Le bavardage: irrésistible — Pourquoi?
ON L’APPELLE shén-tán en chinois; juoru en finnois; pettegolezzo en italien; chisme en espagnol. Sans conteste, le bavardage est universel. Dans certaines langues, le mot a une connotation nettement négative. En français, au sens premier, il signifie “propos sans intérêt” et emporte l’idée d’une conversation portant sur des futilités.
Toutefois, le terme français a fini par prendre lui aussi une tournure négative, de sorte qu’on lui accole fréquemment des qualificatifs comme “malveillant” ou “pernicieux”. À cela une raison: les conversations anodines dégénèrent souvent en propos blessants ou provocateurs. Parfois, les choses vont même jusqu’à la calomnie pure et simple, qu’on définit comme une “imputation mensongère qui attente à la réputation, à l’honneur [de quelqu’un]”. D’où la véracité de ce vieux proverbe: “Le vent du nord amène la pluie, et les bavardages entraînent la colère des autres.” — Proverbes 25:23, Français courant.
Compte tenu de son pouvoir destructeur, comment expliquer que le bavardage exerce souvent un tel attrait, qu’il soit si irrésistible? Par ailleurs, où se situe la ligne de démarcation entre bavardage inoffensif et propos pernicieux?
Le bavardage: un échange d’informations
Si nous bavardons, c’est principalement parce que nous nous intéressons aux autres et que nous avons alors naturellement tendance à parler d’eux. Comme le faisait observer l’anthropologue Max Gluckman, “la majorité des gens consacrent une bonne partie de chaque jour de leur vie à bavarder. Je suppose que si nous faisions le détail de la façon dont nous occupons nos journées, pour certains le bavardage viendrait juste après le ‘travail’”.
Lorsque les propos en sont mesurés et amicaux, une conversation informelle permet d’échanger des informations utiles, de se mettre au courant des dernières nouvelles. Il peut s’agir de renseignements innocents relatifs à un mariage, à une grossesse ou à un décès, à moins qu’il s’agisse tout simplement d’un échange humoristique dépourvu de toute mauvaise intention.
Trop souvent, cependant, ces conversations anodines dérapent et franchissent les limites de la bienséance et du bon goût. Les faits sont embellis, grossis ou déformés. Le rire naît de l’humiliation. Des affaires privées sont dévoilées, des confidences trahies, des réputations salies ou détruites. La récrimination, le murmure et la critique viennent ternir des actions louables. Qu’il y ait ou non intention délibérée de nuire n’est pas d’une grande consolation pour la victime. C’est pourquoi on a comparé le bavardage pernicieux à de la boue jetée sur un mur immaculé: même si elle ne reste pas collée, elle laisse toujours une tache.

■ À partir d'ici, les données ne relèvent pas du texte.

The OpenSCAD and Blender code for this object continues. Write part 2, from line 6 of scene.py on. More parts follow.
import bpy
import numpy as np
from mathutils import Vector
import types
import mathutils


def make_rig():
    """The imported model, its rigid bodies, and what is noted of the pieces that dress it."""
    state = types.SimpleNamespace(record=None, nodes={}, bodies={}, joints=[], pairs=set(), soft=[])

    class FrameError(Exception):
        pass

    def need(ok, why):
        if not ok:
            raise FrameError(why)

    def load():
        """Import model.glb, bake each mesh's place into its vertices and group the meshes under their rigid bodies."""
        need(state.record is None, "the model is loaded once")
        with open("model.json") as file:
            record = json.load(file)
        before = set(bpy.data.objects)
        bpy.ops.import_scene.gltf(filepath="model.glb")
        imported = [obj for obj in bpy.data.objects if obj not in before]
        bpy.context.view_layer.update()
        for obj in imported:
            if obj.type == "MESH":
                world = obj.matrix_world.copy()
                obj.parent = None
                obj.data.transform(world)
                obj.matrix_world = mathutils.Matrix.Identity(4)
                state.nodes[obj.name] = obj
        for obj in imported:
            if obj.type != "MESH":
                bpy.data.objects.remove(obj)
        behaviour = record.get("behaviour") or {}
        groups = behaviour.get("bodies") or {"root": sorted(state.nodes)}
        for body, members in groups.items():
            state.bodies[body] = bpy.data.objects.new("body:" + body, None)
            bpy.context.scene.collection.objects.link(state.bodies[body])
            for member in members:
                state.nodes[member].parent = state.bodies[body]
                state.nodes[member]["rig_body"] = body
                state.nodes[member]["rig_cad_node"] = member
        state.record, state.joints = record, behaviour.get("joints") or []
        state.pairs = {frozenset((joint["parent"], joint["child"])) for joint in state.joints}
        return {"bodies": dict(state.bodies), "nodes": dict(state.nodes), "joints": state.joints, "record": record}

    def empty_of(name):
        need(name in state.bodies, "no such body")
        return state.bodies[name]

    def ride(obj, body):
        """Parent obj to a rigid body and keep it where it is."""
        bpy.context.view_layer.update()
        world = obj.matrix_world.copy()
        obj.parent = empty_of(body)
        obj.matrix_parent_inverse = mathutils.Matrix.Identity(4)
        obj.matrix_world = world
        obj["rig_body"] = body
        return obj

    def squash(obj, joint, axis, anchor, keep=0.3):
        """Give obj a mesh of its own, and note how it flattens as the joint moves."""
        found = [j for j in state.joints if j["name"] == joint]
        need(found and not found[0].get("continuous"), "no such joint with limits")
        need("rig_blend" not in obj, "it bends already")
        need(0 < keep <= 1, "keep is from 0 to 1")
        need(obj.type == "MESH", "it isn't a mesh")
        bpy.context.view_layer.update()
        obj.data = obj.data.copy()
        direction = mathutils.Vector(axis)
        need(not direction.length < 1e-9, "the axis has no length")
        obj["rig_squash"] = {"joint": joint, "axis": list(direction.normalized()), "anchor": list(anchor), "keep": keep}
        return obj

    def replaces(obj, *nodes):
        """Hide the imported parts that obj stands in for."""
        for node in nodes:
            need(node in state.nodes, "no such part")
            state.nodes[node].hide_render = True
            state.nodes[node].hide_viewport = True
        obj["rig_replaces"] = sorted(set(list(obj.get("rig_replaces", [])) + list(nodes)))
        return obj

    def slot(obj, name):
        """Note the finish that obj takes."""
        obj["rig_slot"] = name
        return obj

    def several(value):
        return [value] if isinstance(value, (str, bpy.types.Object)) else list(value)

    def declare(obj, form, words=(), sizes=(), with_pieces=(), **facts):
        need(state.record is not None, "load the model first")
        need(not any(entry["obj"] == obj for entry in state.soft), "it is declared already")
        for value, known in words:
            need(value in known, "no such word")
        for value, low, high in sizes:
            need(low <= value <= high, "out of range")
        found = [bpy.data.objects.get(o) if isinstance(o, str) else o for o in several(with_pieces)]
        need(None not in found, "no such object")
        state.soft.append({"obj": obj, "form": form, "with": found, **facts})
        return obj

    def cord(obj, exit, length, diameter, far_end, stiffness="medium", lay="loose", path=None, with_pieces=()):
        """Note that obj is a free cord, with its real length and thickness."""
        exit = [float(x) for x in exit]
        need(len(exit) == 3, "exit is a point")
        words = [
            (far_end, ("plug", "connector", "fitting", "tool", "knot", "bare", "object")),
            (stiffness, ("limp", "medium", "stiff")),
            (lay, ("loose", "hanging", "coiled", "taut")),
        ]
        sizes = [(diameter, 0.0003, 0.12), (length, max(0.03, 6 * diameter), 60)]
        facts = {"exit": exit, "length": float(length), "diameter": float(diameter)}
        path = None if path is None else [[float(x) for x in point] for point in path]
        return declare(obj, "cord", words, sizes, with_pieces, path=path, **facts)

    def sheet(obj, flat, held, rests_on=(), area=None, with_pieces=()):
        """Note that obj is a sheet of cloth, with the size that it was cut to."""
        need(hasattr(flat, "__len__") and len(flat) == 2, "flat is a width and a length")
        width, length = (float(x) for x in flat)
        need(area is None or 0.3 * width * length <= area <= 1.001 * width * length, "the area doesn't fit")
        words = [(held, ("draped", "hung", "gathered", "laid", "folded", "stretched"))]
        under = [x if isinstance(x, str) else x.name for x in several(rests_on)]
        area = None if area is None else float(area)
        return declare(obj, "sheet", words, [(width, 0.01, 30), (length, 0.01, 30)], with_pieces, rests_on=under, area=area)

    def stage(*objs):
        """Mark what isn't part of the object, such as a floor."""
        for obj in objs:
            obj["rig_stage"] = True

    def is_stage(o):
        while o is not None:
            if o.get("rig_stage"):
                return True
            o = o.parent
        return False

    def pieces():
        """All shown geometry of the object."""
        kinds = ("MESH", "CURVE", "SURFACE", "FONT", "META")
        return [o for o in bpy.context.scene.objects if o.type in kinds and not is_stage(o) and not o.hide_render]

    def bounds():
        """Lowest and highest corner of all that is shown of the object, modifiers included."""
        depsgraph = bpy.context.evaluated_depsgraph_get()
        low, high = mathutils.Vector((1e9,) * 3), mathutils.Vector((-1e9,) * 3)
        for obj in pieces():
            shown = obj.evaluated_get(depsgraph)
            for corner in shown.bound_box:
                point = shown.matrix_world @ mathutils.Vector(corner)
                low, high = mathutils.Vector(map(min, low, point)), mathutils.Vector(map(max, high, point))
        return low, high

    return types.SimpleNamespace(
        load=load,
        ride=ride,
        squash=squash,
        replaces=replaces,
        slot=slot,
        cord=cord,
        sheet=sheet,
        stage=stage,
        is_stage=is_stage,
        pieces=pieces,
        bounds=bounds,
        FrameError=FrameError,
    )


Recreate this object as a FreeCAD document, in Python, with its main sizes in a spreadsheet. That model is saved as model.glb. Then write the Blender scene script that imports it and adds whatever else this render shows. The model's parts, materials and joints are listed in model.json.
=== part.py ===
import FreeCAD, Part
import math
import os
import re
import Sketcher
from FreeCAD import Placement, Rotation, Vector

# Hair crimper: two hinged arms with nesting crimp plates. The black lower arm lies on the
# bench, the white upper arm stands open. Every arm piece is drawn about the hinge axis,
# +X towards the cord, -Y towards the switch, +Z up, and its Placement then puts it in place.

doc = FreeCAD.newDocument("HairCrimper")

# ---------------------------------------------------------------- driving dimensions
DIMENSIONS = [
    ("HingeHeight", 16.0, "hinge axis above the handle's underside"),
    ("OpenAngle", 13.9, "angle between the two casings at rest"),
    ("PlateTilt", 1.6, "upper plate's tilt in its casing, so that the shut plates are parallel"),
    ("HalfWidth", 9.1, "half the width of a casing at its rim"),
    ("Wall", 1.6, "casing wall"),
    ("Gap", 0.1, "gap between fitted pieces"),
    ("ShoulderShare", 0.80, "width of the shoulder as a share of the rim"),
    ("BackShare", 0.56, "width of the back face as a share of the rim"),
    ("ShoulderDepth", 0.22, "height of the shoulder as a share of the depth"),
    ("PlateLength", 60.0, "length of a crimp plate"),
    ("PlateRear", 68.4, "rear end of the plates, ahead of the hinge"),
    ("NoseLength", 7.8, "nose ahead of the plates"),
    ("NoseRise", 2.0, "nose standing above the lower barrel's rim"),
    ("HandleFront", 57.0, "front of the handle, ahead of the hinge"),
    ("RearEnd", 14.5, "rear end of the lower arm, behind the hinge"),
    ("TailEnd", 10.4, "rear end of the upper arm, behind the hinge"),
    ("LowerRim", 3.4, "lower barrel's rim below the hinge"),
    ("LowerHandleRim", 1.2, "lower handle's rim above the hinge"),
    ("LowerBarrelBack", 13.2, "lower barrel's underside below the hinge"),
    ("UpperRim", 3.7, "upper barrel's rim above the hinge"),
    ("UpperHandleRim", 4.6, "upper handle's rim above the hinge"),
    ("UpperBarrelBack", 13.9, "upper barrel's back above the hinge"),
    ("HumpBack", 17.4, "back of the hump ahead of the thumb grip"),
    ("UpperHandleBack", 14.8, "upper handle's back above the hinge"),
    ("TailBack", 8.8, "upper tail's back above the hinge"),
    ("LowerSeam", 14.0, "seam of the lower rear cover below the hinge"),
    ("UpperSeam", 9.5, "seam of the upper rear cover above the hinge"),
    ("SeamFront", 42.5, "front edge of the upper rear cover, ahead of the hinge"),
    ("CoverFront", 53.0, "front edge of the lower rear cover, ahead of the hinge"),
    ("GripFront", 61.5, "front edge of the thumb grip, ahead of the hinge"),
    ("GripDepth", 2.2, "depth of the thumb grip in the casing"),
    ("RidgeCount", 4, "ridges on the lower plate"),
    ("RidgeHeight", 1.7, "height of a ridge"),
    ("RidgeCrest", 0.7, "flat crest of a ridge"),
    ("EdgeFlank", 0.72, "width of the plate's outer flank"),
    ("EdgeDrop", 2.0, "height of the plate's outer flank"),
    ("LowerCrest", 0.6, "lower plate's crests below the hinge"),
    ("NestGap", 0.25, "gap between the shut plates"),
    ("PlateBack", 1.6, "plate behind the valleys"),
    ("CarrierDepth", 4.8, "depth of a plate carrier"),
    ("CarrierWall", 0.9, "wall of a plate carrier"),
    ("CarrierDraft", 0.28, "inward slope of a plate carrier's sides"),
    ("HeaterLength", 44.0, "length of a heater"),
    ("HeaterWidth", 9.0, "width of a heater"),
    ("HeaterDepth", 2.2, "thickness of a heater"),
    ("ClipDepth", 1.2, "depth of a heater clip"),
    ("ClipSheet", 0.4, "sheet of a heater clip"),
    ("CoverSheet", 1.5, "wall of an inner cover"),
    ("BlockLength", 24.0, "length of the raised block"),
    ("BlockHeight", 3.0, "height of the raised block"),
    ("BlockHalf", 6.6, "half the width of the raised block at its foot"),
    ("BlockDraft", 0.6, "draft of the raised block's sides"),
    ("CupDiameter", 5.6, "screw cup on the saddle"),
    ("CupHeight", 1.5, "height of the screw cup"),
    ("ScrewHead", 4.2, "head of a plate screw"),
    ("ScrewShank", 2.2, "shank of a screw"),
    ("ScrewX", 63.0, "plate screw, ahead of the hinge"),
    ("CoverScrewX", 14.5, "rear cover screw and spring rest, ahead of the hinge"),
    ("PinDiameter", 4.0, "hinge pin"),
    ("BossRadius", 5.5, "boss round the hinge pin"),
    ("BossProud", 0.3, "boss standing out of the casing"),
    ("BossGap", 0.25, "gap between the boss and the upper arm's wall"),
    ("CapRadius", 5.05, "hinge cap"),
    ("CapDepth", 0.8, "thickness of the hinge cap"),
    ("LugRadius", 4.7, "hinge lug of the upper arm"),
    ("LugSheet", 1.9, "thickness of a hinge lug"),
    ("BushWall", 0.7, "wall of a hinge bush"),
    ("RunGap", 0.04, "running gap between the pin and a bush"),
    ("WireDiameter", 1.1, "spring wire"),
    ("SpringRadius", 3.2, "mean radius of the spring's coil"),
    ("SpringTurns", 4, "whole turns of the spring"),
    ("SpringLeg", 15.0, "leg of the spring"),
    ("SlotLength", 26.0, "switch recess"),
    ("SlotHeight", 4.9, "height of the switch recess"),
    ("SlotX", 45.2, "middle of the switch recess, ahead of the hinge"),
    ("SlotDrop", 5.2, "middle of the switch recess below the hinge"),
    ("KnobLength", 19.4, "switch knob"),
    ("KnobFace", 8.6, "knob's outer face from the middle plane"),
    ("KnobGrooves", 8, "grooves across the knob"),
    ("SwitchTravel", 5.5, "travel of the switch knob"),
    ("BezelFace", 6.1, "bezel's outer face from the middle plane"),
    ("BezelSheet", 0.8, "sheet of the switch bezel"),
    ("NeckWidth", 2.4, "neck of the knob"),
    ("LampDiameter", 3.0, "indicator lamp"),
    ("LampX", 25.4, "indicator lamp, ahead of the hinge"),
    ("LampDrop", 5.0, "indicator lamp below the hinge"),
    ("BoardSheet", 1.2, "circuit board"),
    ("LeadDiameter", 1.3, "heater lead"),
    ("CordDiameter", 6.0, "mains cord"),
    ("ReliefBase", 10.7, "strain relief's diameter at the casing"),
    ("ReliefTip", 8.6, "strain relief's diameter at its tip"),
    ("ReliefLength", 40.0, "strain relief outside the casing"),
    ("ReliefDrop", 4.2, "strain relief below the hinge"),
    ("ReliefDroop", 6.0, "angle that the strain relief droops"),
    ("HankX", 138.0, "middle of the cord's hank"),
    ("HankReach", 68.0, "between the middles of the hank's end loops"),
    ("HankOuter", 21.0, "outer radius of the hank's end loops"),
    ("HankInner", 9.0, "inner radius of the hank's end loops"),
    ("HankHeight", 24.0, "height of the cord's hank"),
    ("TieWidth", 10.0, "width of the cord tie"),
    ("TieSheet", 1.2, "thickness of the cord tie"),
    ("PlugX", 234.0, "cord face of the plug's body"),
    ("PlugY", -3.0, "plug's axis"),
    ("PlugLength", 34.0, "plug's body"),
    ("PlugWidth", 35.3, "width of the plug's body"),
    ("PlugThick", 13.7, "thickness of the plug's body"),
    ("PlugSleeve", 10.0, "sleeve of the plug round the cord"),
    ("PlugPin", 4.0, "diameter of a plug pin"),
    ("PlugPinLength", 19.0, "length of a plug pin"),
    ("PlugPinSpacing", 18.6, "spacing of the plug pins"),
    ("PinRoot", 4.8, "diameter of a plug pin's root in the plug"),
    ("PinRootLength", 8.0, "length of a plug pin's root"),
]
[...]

Un moyen de se faire accepter
Une autre raison pour laquelle nous nous abandonnons aisément au bavardage tient à notre désir naturel d’être apprécié et accepté. “Pour une raison ou pour une autre, ont écrit les psychologues John Sabini et Maury Silver, vous êtes dans l’obligation de parler; or, le bavardage est un moyen plaisant, facile et universellement accepté de satisfaire à cette obligation.” (Valeurs de la vie quotidienne, angl.). Dans une certaine mesure, donc, le bavardage est un moyen pratique de converser et de se faire accepter.
Là où le bât blesse, c’est que les gens ressentent généralement une excitation beaucoup plus grande à écouter des propos négatifs que des propos constructifs. Certains semblent même prendre plaisir à ce qu’on les choque par des révélations sensationnelles ou croustillantes. Le bavardage constitue donc un excellent moyen d’attirer l’attention sur soi: plus le propos fait dans le scandaleux ou le scabreux, meilleur il est. Rarement, par contre, on s’inquiète de fournir des preuves de ces allégations indécentes.
Les journaux à sensation
Cette forme de bavardage propre aux médias fait appel à une autre faiblesse humaine: une insatiable curiosité. Nous aimons les secrets. Nous aimons être mis dans la confidence. Dès 1730, lorsque Benjamin Franklin commença à rédiger des articles à sensation dans la Pennsylvania Gazette, on comprit que le public serait prêt à payer pour lire ce genre de nouvelles.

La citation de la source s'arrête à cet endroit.